Founded in 1868 by Theodor Zeise and closing 111 years later in 1979, the original work hall today houses art galleries, offices, restaurants, and the three-cinema complex. In fact, the area’s staunchly connected to film, e.g. Filmhauskneipe (pub), Landesfilmdienst (northern Germany film service), Familienrestaurant Eisenstein (family restaurant named after film director and theorist Sergei Mikhailovich Eisenstein). In another of the factory’s buildings across the street is FilmFörderung Hamburg Schleswig-Holstein GmbH that supports film, and exceptional TV, including financing. Next time you’re in the area, check out the historical surroundings, too.

What I’ve noticed at IKFF is the mixed bag of attendees: all age groups, types, dress, and acting accordingly. At Zeise, people are good about waiting in line, although some are obviously jockeying for position to be first, and it’s fun to watch little kids’ excitement as they haul booster seats into the cinema. Folks tend to clump together towards the back once inside, i.e. the later you arrive to a screening, the closer you have to sit to the screen; often a row of seats is reserved for the judges as well. All the screenings I attended started within five minutes of the advertised time, with affable and primed presenters. One presenter was so relaxed and asked the directors such well-prepared questions that we in the audience simply sat back and learned.

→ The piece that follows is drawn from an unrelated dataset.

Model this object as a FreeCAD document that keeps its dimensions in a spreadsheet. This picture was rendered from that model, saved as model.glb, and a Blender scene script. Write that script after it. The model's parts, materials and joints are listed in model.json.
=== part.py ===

Audiences, for the most part, are there for the filmic experience and to have fun. But, there is that minority whose sense of being “entitled” manifests itself into hard-to-believe rudeness. Young adults talking during a film is disrespectful to their seat neighbors, and the filmmakers. Even worse is coming into the cinema during a director’s Q&A and being rowdy—parents don’t seem to potty train their kids anymore. Sure, we all get hungry yet people could think about what they buy, i.e. unwrapping candy in crinkly paper, or biting down on nuts, etc. I mention this since I did see people changing seats to get away from annoying sounds.

The Zeise employees are darn-right friendly, while giving professional service during the bustling film festival. With pleasant attitudes and deft ease, they monitor getting audiences out/in the cinemas, and admitting stragglers once a film program begins. At the ticket counter, they juggle requests and chores, and often in a number of languages. So let’s give a hand to these behind-the-scenes workers who make our movie experience that much nicer.

Not to be forgotten is IKFF’s Festivalzentrum (festival center). A hop, skip, and jump further along Friedensallee, it’s located in Halle 5 at the Kolbenhof, a manufacturing complex over 100 years old. In fact, Ottensen was once Hamburg’s industrial site, and the winding streets we now traverse (love to get lost in) were once paths hirelings used getting to and fro work. The Festivalzentrum’s pulse beats nonstop to boggle the mind—events, panels, discourse, partying—as well as proffering the crème de la crème in people watching.

A sad footnote: In the name of progress, the Festivalzentrum was being destroyed as the festival kicked off. Contemporary government decisions’ lack of discernment is evident throughout Hamburg, as lazy, unimpressive architecture replaces the past, and overpriced projects sit empty. Too late people realize what’s destroyed cannot be resurrected. Yet, the resilience of human spirit and its quest for enrichment is indomitable. I’m counting on attending IKFF’s 33rd homage to filmmaking, and cinematic pleasure.